# Need advice on EVERYTHING



## campchair (Jun 12, 2009)

Hi all,
I am nearing retirement, and I have a new shop under construction. It is 18' X 30' and is 2 story (The design was site dictated. I literally live in town on the side of a mountain here is N. Alabama.) I have a unique problem: I need a floor. My shop is built on a conventional foundation. A slab was out of the question; extremely steep sloping lot + property lines. I could not put in a roll-up door for that same reason, but I don't plan on working on anything that large. The shop has OSB manufactured rafters on both the ground floor and the upper floor, rated to more than the solid wood so I could avoid support columns on the ground floor. Top floor is to be a combined leather working shop (I make holsters and gun accessories) a design area, and a studio for my Son-in-Law who is a graphic artist. The floor at present is 3/4" ply over the rafters on both floors. Any suggestions on what I need to put down on the plywood? Also, any tips, suggeste reading, etc, on setting up a shop and layout and design would be helpful. I've have been a part-time gunsmith for 40+ years, was a full time tool-and-die maker for 15 (still have all my mikes, parallels, and indicators; comes in handy) , and presently work in engineering. I plan to specialize in box and case making to pattern-making tolerances. Thanks, Campchair


----------



## jschaben (Jun 21, 2009)

Hi and welcome to the forum.
18x30... nice size little shop. The way I read your post is the wood work will be taking place on the lower level. I doubt you will have a problem unless you start putting in some really heavy equipment. Table saw and lathe may be the biggest headache. In those cases you can probably spread the load out by placing the equipment on a 1/8" steel plate. 3/4 plywood would also work for this but creates something of a trip hazard, not particularly desirable around a table saw. 
Maybe some of the european members can chime in on this one.
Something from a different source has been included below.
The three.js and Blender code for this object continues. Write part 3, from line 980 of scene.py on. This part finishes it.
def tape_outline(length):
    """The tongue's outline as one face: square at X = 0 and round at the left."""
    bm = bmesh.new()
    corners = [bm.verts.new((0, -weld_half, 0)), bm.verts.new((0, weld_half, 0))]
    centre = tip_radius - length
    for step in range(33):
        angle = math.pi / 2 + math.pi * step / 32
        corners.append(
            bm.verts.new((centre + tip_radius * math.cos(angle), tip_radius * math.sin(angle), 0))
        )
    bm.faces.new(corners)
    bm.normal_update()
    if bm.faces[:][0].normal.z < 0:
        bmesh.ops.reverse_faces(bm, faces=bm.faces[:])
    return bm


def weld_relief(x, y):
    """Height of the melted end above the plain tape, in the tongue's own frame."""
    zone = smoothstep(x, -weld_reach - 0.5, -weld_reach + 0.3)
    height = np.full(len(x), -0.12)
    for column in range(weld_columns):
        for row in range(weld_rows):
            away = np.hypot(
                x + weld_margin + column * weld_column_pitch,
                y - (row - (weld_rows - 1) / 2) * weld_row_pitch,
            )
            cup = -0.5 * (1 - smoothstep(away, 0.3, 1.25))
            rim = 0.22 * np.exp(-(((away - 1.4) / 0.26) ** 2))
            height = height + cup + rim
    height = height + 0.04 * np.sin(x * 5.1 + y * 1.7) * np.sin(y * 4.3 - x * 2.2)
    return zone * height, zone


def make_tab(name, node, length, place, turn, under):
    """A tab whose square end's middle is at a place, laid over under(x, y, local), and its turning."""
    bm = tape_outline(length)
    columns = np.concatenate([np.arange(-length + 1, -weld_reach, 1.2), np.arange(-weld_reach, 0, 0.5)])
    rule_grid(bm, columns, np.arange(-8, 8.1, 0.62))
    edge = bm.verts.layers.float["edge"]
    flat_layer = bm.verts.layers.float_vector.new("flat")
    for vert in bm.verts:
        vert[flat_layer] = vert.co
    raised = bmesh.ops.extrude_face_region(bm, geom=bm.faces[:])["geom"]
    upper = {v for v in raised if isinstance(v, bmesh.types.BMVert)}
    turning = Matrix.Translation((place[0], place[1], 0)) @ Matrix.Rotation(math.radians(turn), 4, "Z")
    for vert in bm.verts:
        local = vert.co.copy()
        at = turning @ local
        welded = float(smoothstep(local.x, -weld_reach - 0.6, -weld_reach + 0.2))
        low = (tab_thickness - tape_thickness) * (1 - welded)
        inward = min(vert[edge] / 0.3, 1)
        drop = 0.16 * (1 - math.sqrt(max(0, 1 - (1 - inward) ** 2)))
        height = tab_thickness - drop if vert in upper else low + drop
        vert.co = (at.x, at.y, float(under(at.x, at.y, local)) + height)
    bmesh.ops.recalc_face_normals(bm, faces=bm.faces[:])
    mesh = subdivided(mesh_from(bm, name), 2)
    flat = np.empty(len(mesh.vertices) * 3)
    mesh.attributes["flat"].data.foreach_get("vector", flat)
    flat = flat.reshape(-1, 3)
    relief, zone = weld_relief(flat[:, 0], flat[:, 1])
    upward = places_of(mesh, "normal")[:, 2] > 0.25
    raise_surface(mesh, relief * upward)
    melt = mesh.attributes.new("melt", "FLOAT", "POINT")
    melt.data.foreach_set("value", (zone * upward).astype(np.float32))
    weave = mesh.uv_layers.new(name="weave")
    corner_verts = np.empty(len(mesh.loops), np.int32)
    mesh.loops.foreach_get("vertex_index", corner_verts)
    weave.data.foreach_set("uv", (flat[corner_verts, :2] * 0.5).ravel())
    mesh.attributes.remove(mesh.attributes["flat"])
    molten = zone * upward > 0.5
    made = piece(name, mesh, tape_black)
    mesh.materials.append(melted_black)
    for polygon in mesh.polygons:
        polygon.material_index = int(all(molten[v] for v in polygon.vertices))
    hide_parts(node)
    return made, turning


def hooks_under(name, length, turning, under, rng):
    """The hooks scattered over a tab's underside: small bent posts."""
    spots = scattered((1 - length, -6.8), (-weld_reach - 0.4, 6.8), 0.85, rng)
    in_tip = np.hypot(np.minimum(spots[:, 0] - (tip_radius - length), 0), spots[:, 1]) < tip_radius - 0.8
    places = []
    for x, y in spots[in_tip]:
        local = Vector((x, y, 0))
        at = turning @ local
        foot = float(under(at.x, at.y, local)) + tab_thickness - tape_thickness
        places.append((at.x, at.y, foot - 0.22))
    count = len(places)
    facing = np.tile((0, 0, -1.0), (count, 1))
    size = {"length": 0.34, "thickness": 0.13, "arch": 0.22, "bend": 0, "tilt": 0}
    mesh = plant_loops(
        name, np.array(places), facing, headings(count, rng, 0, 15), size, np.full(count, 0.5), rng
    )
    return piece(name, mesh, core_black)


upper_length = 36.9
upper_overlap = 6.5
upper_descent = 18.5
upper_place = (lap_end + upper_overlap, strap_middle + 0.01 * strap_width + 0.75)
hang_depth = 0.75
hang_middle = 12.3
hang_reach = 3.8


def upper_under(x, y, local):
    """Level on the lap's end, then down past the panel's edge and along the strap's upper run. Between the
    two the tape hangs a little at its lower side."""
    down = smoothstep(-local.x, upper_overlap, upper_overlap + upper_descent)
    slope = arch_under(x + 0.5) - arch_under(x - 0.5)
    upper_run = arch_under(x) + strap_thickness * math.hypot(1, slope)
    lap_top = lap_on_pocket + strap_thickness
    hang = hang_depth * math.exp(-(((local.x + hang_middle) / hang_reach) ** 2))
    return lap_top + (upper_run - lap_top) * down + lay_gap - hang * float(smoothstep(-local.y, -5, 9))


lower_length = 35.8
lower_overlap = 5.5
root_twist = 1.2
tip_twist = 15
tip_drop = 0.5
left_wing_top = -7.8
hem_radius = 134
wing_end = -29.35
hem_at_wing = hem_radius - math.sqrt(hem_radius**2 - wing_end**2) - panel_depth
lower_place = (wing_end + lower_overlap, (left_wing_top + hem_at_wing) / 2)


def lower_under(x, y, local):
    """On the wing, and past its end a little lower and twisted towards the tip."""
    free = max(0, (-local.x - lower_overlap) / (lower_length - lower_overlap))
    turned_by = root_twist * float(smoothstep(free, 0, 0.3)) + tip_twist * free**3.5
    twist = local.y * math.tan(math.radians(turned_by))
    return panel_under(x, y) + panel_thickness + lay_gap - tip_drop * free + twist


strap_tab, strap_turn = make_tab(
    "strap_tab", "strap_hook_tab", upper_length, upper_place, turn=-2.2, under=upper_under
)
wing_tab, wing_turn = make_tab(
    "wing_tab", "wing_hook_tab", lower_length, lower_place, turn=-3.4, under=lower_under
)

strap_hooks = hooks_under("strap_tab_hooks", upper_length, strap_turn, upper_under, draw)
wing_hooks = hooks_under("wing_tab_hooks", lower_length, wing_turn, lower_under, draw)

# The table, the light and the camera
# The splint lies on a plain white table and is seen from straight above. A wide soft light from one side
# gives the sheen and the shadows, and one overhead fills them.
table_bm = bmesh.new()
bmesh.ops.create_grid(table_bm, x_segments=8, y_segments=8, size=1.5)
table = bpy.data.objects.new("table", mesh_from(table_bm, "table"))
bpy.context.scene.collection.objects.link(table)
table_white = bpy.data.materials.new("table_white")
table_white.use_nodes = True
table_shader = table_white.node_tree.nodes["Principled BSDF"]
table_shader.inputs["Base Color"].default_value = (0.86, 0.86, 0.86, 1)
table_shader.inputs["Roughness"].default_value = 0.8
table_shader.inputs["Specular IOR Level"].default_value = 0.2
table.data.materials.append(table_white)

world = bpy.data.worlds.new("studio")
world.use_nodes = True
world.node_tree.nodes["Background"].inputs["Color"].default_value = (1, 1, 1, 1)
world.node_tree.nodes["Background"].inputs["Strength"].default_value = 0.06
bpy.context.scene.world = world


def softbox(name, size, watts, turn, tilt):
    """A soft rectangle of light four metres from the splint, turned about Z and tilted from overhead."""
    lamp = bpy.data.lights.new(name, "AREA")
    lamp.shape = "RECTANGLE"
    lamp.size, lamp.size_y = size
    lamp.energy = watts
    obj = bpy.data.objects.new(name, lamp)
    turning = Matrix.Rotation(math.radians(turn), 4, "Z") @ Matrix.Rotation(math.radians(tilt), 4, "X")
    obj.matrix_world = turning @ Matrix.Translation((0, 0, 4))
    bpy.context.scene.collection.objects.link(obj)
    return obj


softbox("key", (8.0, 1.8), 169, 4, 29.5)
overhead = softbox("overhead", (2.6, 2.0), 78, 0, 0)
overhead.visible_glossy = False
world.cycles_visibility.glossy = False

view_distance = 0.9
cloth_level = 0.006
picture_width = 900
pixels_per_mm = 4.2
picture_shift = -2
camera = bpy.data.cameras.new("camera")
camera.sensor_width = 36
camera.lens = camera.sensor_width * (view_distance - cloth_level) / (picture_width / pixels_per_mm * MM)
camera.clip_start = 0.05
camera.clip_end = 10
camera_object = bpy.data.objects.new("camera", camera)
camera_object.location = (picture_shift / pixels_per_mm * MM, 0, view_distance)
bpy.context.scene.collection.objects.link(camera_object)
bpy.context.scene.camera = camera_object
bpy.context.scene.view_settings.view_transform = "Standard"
Europe has been dealing with point loading problems for years. 
Good Luck and keep us posted.


----------



## jd99 (Jun 17, 2009)

I'm no floor expert what about putting down another layer of 3/4" plywood, then putting down some garage floor tile; 

Something like this maybe:

Garage flooring

That extra layer should be enough strength in case you get any metal working equipment.

I'm also retired from the metal working trade 20 years as a Tool & Die/Mold Maker; now I do computer network engineering. (Just waiting for the second retirement) :yes2:


----------



## vikingcraftsman (Mar 31, 2006)

Welcome aboard


----------



## Dr.Zook (Sep 10, 2004)

Welcome to the RouterForums Bill.


----------